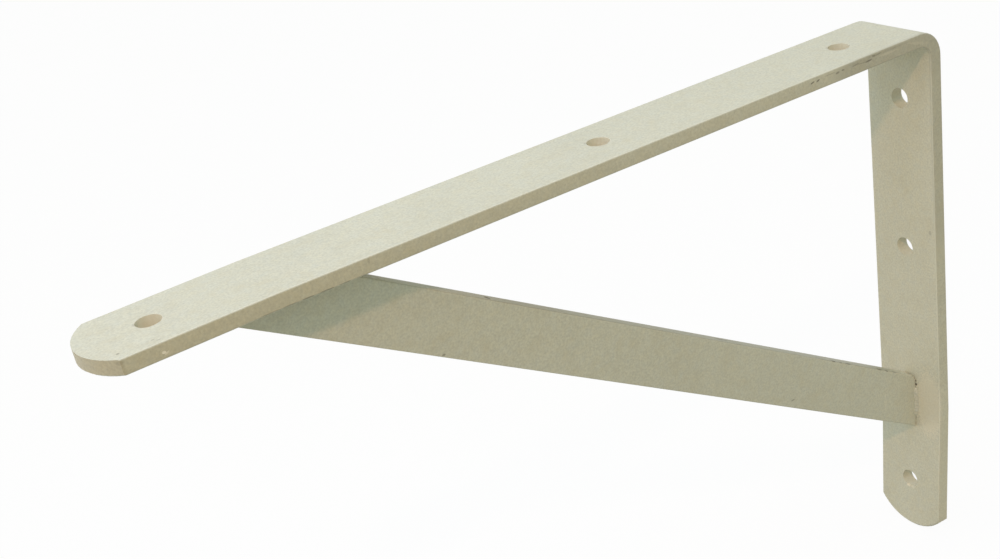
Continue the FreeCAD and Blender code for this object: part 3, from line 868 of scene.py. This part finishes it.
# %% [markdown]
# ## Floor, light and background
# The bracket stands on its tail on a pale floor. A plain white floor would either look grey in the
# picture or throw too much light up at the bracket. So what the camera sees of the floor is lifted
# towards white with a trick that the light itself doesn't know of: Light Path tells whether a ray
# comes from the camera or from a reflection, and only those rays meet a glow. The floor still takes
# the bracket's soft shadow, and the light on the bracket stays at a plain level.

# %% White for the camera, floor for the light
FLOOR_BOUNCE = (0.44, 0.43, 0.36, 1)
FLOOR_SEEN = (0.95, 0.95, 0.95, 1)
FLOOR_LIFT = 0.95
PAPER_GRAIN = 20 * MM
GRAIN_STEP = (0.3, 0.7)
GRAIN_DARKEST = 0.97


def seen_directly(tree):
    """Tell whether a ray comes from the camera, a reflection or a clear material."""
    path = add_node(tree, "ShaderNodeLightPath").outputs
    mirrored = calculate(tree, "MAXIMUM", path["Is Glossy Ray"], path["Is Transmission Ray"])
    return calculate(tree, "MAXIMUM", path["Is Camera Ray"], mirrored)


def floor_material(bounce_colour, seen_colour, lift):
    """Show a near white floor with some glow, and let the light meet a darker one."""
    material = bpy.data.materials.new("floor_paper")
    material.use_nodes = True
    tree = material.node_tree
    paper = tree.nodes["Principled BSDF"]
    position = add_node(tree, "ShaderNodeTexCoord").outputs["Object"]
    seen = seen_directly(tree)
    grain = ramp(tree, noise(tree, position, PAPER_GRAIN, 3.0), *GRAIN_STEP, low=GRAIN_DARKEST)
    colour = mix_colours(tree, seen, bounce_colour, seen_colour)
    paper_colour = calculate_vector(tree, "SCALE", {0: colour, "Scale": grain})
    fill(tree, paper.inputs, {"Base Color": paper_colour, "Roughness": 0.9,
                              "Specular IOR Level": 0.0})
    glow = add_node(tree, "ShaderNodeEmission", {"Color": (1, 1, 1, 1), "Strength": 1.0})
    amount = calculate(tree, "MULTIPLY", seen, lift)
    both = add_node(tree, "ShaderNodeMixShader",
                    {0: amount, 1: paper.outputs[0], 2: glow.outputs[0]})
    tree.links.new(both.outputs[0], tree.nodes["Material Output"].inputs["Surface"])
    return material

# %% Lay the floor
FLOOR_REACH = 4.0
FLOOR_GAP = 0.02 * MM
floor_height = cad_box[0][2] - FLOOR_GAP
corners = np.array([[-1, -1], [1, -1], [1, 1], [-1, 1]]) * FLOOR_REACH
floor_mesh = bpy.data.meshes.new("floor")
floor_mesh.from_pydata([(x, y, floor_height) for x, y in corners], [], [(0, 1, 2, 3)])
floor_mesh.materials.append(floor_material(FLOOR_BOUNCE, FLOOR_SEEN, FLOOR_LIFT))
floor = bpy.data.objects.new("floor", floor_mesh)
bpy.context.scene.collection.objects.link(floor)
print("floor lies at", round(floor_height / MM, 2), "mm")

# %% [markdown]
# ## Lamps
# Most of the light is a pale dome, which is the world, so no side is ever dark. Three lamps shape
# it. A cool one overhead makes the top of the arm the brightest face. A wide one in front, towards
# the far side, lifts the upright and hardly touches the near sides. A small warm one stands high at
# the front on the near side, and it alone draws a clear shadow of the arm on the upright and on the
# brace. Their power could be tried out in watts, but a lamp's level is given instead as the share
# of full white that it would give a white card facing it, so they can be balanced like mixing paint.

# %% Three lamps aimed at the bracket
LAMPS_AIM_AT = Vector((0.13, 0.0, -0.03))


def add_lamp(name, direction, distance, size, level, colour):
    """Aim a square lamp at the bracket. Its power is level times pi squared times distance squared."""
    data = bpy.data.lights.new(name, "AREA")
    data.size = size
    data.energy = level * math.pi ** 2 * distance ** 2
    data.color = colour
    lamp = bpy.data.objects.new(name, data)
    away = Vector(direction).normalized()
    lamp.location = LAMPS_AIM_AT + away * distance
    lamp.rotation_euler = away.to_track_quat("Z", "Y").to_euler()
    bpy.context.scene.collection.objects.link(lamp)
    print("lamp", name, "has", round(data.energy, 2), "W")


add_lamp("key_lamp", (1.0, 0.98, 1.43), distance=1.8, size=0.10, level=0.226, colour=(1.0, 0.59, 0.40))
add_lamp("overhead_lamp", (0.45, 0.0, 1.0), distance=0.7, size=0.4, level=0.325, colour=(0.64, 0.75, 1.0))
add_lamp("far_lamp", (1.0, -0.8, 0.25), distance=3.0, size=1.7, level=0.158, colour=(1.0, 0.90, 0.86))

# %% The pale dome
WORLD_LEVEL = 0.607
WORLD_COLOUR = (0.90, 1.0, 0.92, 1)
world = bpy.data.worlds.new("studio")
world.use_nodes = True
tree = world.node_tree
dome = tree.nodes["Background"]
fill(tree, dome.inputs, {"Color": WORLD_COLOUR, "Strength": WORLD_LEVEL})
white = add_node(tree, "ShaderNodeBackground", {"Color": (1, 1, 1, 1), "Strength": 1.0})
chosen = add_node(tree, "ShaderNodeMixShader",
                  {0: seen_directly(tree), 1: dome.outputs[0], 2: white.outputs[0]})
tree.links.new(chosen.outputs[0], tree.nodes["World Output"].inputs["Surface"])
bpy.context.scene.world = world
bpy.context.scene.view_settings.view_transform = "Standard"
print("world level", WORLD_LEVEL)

:::::

◆ WHAT YOU ARE ASKED TO DO:
Output exactly the leading lines of the data, up to and including the line marked by "GRAIN_DARKEST = 0.97".

◆ CORRECT ANSWER:
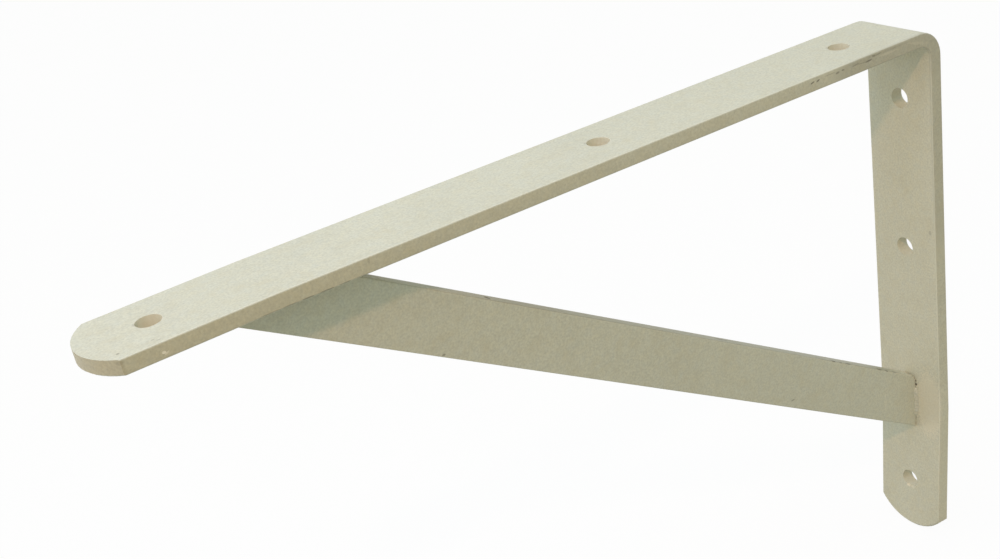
Continue the FreeCAD and Blender code for this object: part 3, from line 868 of scene.py. This part finishes it.
# %% [markdown]
# ## Floor, light and background
# The bracket stands on its tail on a pale floor. A plain white floor would either look grey in the
# picture or throw too much light up at the bracket. So what the camera sees of the floor is lifted
# towards white with a trick that the light itself doesn't know of: Light Path tells whether a ray
# comes from the camera or from a reflection, and only those rays meet a glow. The floor still takes
# the bracket's soft shadow, and the light on the bracket stays at a plain level.

# %% White for the camera, floor for the light
FLOOR_BOUNCE = (0.44, 0.43, 0.36, 1)
FLOOR_SEEN = (0.95, 0.95, 0.95, 1)
FLOOR_LIFT = 0.95
PAPER_GRAIN = 20 * MM
GRAIN_STEP = (0.3, 0.7)
GRAIN_DARKEST = 0.97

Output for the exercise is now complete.